For instance, Paragraph 216 alleges that “Colt’s special edition .38 Super pistol is engraved with an image of the Mexican revolutionary Emiliano Zapata on one side of the barrel and a phrase attributed to him on the other.” It goes on to state that one such 38 special “was used in 2017 to assassinate [a] journalist . . . who made it her life’s work to uncover corruption, drug trafficking rings, and human rights violations.”

Colt Special Edition .38
To be sure, as UCLA Law Professor Eugene Volokh told the New York Times, “[i]t’s perfectly legal to have Mexican revolutionary heroes on your gun . . . . There’s no law that prohibits that.” That’s true but perhaps beside the point. Mexico does not claim that the gun’s decoration is itself illegal. Rather, it points to other acts by the defendants that it alleges violate state and federal law, invoking the design of the guns and other practices as evidence that the defendants know—indeed that they intend—that their products will end up in the hands of Mexican drug cartels and other outlaws.

Still, whether Mexico will succeed in its argument that the defendants’ conduct falls within an exception to PLCAA’s shield remains to be seen. In the fairly small number of reported cases, courts have generally construed the exception narrowly.

Extraterritoriality

That leaves Mexico’s claim that PLCAA simply does not apply to wrongs occurring outside the United States. Because Mexico’s complaint does not spell this claim out in any detail, it is difficult to evaluate, but it will face an uphill climb.

The statutory language poses an immediate problem for Mexico. It bars suits “brought by any person” and defines “person” to include “any governmental entity.” On the face of the matter, that includes the government of Mexico, as nothing in the statute says that it protects against suits by domestic but not foreign government entities. So it looks like PLCAA does apply to Mexico’s case.

Mexico hints that it intends to rely on PLCAA’s “Findings” and “purposes” provision for a contrary conclusion. That provision twice refers to lawsuits “by the Federal Government, States, municipalities, private interest groups and others.” Mexico may argue that by choosing only domestic actors in its specific enumeration of potential plaintiffs, Congress did not intend to reach foreign sovereign plaintiffs. Yet “others” could include foreign sovereigns, just as the term “any governmental entity” in the operative statutory provision could.

Alternatively, Mexico might rely on the fact that the Findings-and-purposes provision focuses on the protection of Second Amendment rights. Because Mexican nationals in Mexico have no Second Amendment rights, it is fair to argue that PLCAA targets only the U.S. market.

Yet that response may be too hasty. Criminals in the United States may also have their ability to possess firearms curtailed consistent with the Second Amendment. The theory of PLCAA’s substantive provisions appears to be that imposing liability on firearms manufacturers for the downstream illegal use of their weapons will raise the cost and thus the price of those weapons, thereby making it more expensive for law-abiding Americans to obtain the firearms to which the Second Amendment entitles them. Lawsuits by Mexico no less than by New Mexico, New York City, or individual victims of crimes committed in the U.S. could have the same effect of raising the price of firearms for law-abiding citizens in the U.S. Thus, it is not entirely clear that shielding U.S. firearms manufacturers from liability for acts committed in Mexico falls outside the purpose of PLCAA.

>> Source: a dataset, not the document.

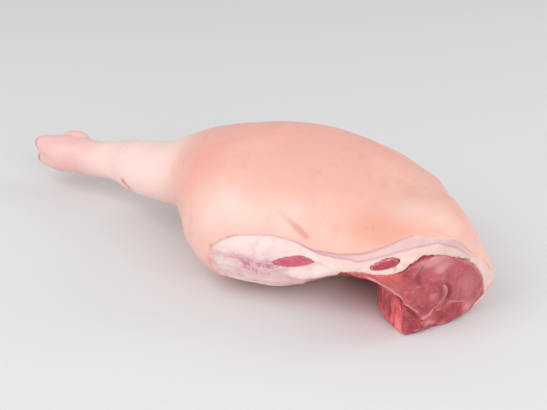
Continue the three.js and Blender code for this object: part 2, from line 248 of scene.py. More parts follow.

Perhaps Mexico can point to evidence in the legislative history of PLCAA indicating that members of Congress were not thinking about—or even specifically disavowed—the application of PLCAA to crimes committed outside the U.S. But even if so, it is difficult to imagine the current federal judiciary finding such evidence sufficient to overcome the seemingly plain text of PLCAA’s reference to “any governmental entity.” At the very least, for the legislative history argument to get off the ground—even for jurists who deem evidence of subjective legislative intent relative to statutory interpretation—Mexico would need to show that the statutory language is somehow ambiguous.

Finally, in the background of the case lurks an issue of territoriality. The Supreme Court has long applied a presumption against extraterritoriality—meaning that where it is unclear whether a statute applies outside the United States, courts resolve the issue by presuming it does not. Here, that might be thought to benefit Mexico: if there is any uncertainty about whether PLCAA applies, presume it does not.

However, applying the presumption against extraterritoriality in that manner seems perverse. The point of the presumption is to avoid extraterritorial regulation. As Justice Ruth Bader Ginsburg wrote for the Supreme Court in a 2007 case, it is a “presumption that United States law governs domestically but does not rule the world.” Application of PLCAA to bar Mexico’s lawsuit would reduce the reach of U.S. law in keeping with the spirit of the presumption, because it would mean that the common law and statutory law of Connecticut and Massachusetts would not apply based on events occurring in Mexico.

Admittedly, Mexico can argue with some force that it seeks the application of Connecticut and Massachusetts law to activities occurring within those states—the production and sale of firearms—that have a harmful impact in Mexico. Yet this argument, if successful, would show only that the case does not implicate the presumption against extraterritoriality one way or the other. It would not lead the courts to construe ambiguity (if any) in PLCAA as rendering the defendants’ statutory shield inapplicable to this lawsuit.

Accordingly, although I have much sympathy for the Mexican government’s position as a matter of policy and considerable disdain for the conduct it alleges the defendant firearms companies have undertaken, I fear that its suit might succumb to PLCAA—which was itself a deplorable gift from Congress to the U.S. firearms industry and gun lobby.